05.10.2006 Artikelansicht
Ausschnitt Zeitungsausschnitt
Drucken Drucken

 

Als die bunten Fähnchen
im Lande munter flatterten

»Deutschland. Ein Sommermärchen« macht auch im Herbst Spaß

Im Sommer 2006 gab es wieder so etwas wie ein Fußball-Wunder in Deutschland: Eine zuvor von Medien wie Fans in Grund und Boden verrissene Nationalmannschaft besann sich auf ihre alten Tugenden - und zauberte einen unbekümmerten Offensiv-Fußball auf den Rasen. Damit versetzte sie fast das ganze Volk in eine Art Karnevalstaumel. Wir alle erlebten »Deutschland. Ein Sommermärchen.«

So heißt der Film von Sönke Wortmann, der jetzt in den Kinos anläuft.
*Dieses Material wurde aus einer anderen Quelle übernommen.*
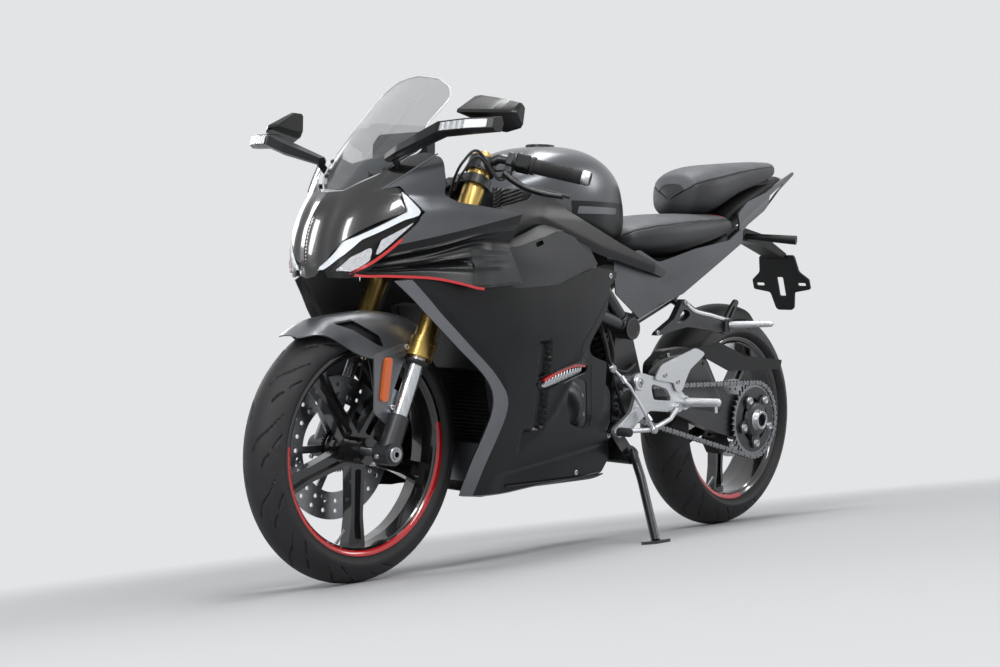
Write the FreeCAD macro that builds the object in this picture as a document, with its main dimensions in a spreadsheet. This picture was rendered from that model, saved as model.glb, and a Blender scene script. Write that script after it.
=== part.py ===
"""Fully faired sport motorcycle with a single-sided swingarm, parked on its side stand.

The bike is drawn upright, X forward, Y to the rider's left, Z up, in millimetres,
with the ground at Z = 0 and the front axle above X = 0. At the end every piece is
leaned to the left onto the deployed side stand, and the whole is shifted so that
the origin is at the centre of the footprint.
"""
import FreeCAD
import Part
import Sketcher
import math
import os
from FreeCAD import Placement, Rotation, Vector

doc = FreeCAD.newDocument("sport_bike")

# %% Driving dimensions in millimetres and degrees
SIZES = [
    ("wheelbase", 1395), ("rake_angle", 23.5), ("fork_offset", 33), ("lean_angle", 10),
    ("wheel_lip_radius", 230), ("bead_radius", 222), ("barrel_radius", 209),
    ("front_tyre_radius", 293), ("front_tyre_crown", 57), ("front_rim_half", 42),
    ("rear_tyre_radius", 306), ("rear_tyre_crown", 80), ("rear_rim_half", 58),
    ("front_axle_radius", 10), ("front_hub_radius", 30), ("running_clearance", 0.05),
    ("front_disc_radius", 160), ("front_disc_thick", 4.5), ("front_disc_y", 62),
    ("rear_disc_radius", 110), ("rear_disc_thick", 5), ("rear_disc_y", 48),
    ("spindle_radius", 27), ("arm_hub_radius", 62), ("arm_inner_y", 84), ("arm_outer_y", 114),
    ("chain_line_y", 125), ("chain_pitch", 15.875), ("rear_teeth", 41), ("front_teeth", 14),
    ("tooth_thick", 5.8), ("chain_height", 15), ("plate_thick", 3), ("chain_gap", 0.35),
    ("pivot_x", -880), ("pivot_z", 385), ("fork_half_track", 105),
    ("outer_tube_radius", 26), ("slider_radius", 18.5), ("fork_collar_radius", 30),
    ("stem_radius", 15), ("headstock_radius", 31), ("headstock_low", 692),
    ("headstock_high", 868), ("yoke_thick", 26), ("frame_tube_radius", 17),
    ("bar_radius", 11), ("grip_radius", 16.5), ("panel_thick", 3),
    ("fairing_half", 250), ("fairing_mid_x", -300), ("nose_x", 148),
    ("engine_half", 150), ("stand_radius", 11), ("stand_pivot_x", -778), ("stand_bolt_radius", 8),
    ("plate_inner_y", 92), ("plate_outer_y", 112),
    ("stand_pivot_z", 250), ("stand_pivot_y", 165), ("stand_foot_y", 322), ("stand_foot_ahead", 95),
    ("cap_radius", 36),
]
sheet = doc.addObject("Spreadsheet::Sheet", "Sizes")
for row, (alias, number) in enumerate(SIZES, start=1):
    sheet.set(f"A{row}", str(number))
    sheet.setAlias(f"A{row}", alias)
doc.recompute()


def size(alias):
    """A driving dimension, read from the sheet."""
    return float(sheet.get(alias))


MIRROR = Vector(0, 1, 0)
ACROSS = Rotation(Vector(1, 0, 0), -90)
nodes = {}


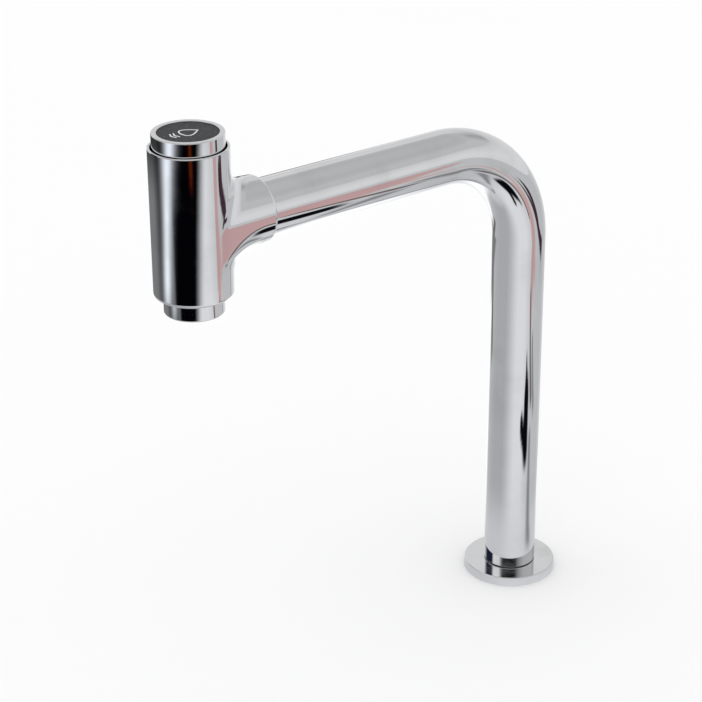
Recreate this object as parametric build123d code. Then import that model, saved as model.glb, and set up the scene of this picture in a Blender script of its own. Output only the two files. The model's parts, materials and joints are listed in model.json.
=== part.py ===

In der Kabine, im Hotel oder auf dem Trainingsparcours war der deutsche Erfolgsregisseur und »Das Wunder von Bern«-Macher stets mit der Kamera dabei, um einen Film zu drehen von dem Sommer, in dem die Deutschen so richtig Spaß hatten. Nun wird auch endgültig das Geheimnis gelüftet, was denn auf dem Zettel stand, den der Köpke dem Lehmann reichte... Was will man im Kino sehen? Das, was man noch nie gesehen hat! Darauf zielt der Wortmann-Film ab - und er spielt auch mit Gefühlen: Haben wir nach dem Spiel gegen Italien nicht alle ein wenig geweint? Auch der Taumel der Gefühle, das Sich-Selbst-Feiern und das Feiern mit den Freunden kommt im »Sommermärchen« gut rüber.
Jürgen Klinsmann wurde nach miserablem Abschneiden bei der Europameisterschaft, dem Rücktritt Rudi Völlers und einer quälenden Suche schließlich der neue Bundestrainer. Er stellte den DFB auf den Kopf und zauberte aus einer Durchschnittstruppe ein Team, das die ganze Nation in einen Rausch versetzte.
Und es grenzt an ein Wunder, dass es dieser Jürgen Klinsmann einem Regisseur erlaubte, in allen »heiligen Orten« und Taburäumen zu drehen, die ein normaler Fan nie zu Gesicht bekommen wird: in der Kabine, bei der Dopingkontrolle, im Hotel und im Mannschaftsbus. Die WM, die die Welt bewegte, schrieb das Drehbuch zu diesem Film. Und aus 100 Stunden Material montierte Sönke Wortmann einen bewegenden Film, der uns Momente des höchsten Glücks und der tiefsten Niedergeschlagenheit miterleben lässt.
Wir geistern durch die Katakomben der Stadien hinauf ins Licht der Arena, sind dabei wie ein Teammitglied, vor dem Spiel, in der Halbzeitpause und nach dem Spiel. Wir jubeln bei den Feiern nach den Erfolgen mit und sind berührt von den Momenten der Konzentration im Fackellicht, sind mit der Mannschaft nach dem Training erschöpft.
Und wir weinen die Tränen mit ihnen und verstummen nach der Halbfinalniederlage gegen Italien. Szenen aus dem Innenleben des Teams. »Jetzt steht der Sönke schon wieder im Bild« war das geflügelte Wort unter Journalisten, weil Wortmann mit seiner Kamera sogar beim Training immer zwischen den Spielern zu finden war.
Wir haben die Weltmeisterschaft erlebt. Jetzt wissen wir auch, wie unsere Spieler sie erlebt haben. Der Unterschied zu einem Hollywoodfilm? Der Held ist hier die Mannschaft!
Der Erlös der Kinoauswertung ist für die Gemeinschaftsaktion der SOS-Kinderdörfer und der FIFA »6 Dörfer für 2006« bestimmt.